Last year was my most recent encounter. It was a random Saturday afternoon and I found myself in a Barnes & Noble, browsing the shelves for a book to entertain myself with until I felt like doing something more productive. Just killin' time on a lazy Saturday, that's all. Frolicking about...doo-doo-dee-doo...just a lookin' and a readin'...not hurtin' anybody...
AhhhhhI'mlying. I lied. Just now. Sorry. Spoken like a true addict I've sugar-coated my story to make it seem more innocent than it is. But I can't lie to you, faithful follower. You're just so damn pure...
You see I never just casually "end up" at Barnes & Noble. I go there with a specific purpose, and once I am there, I never just nonchalantly drift among the various genres, letting my interest rise and fall depending on the selection before me. I more or less stall, attempting to navigate in a strategic way that allows me to "accidentally" arrive at the giant wall in the back left corner. "Act natural," I tell myself. But I can't act natural, I'm too excited. That wall, you see, is the "forbidden section".

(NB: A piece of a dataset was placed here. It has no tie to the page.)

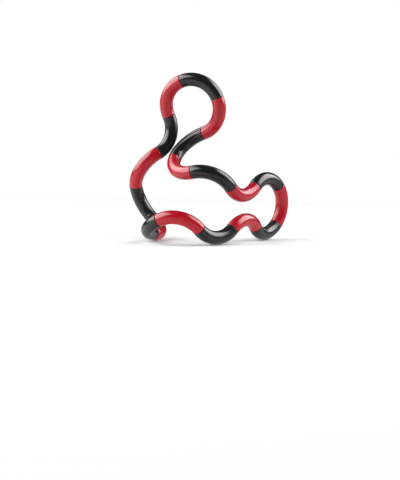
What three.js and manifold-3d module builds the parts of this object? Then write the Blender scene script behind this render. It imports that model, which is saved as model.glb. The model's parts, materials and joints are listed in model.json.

The "forbidden section" is the travel section. And on that wall, at the very top, is a book that is completely off limits. In my mind, I describe it as about four feet tall and two feet wide. A monster on the thrown that is the top shelf. It radiates a soft comforting music that draws me in like a moth to a bug zapper. Oh yeah, and it glows in the dark.
Okay in real life it's nothing all that fancy, but this is my story so that's irrelevant. It's the National Geographic book Journey's of a Lifetime: 500 of the World's Greatest Trips. It's honestly not even allowed in the house. I would be completely broke if it were, my savings account having been drained to purchase plane tickets and pepper spray. But in Barnes & Noble, it sits on that back wall, beckoning to me; the staff completely oblivious to the havoc it wreaks on my imagination.
The last time I saw it, I texted my boyfriend to let him know of my dishonorable intentions:
Me: I found a very bad thing.
Boyfriend: Um...what's that?
Me: I'm in Barnes 'n' Noble.
Boyfriend: Marlee, put the book down, and slowly back away.
Me: I can almost reach it.
Boyfriend: It's dangerous.
Me: It's so pretty...
Me: It has PICTURES!
Boyfriend: On my way.
And 20 minutes later I was rescued.
Someday I will own that book. It's not like it's incredibly expensive or anything, it's just something I can't have at the moment. My impulsive nature being as strong as it is, there's no telling what would happen if it were being consistently provoked with pictures of gardens in the south of France or stunning landscapes of New Zealand. No, that's just not a good combination. So for now I wait.
And what about you? Do you have any 'life landmines' that you're aware of?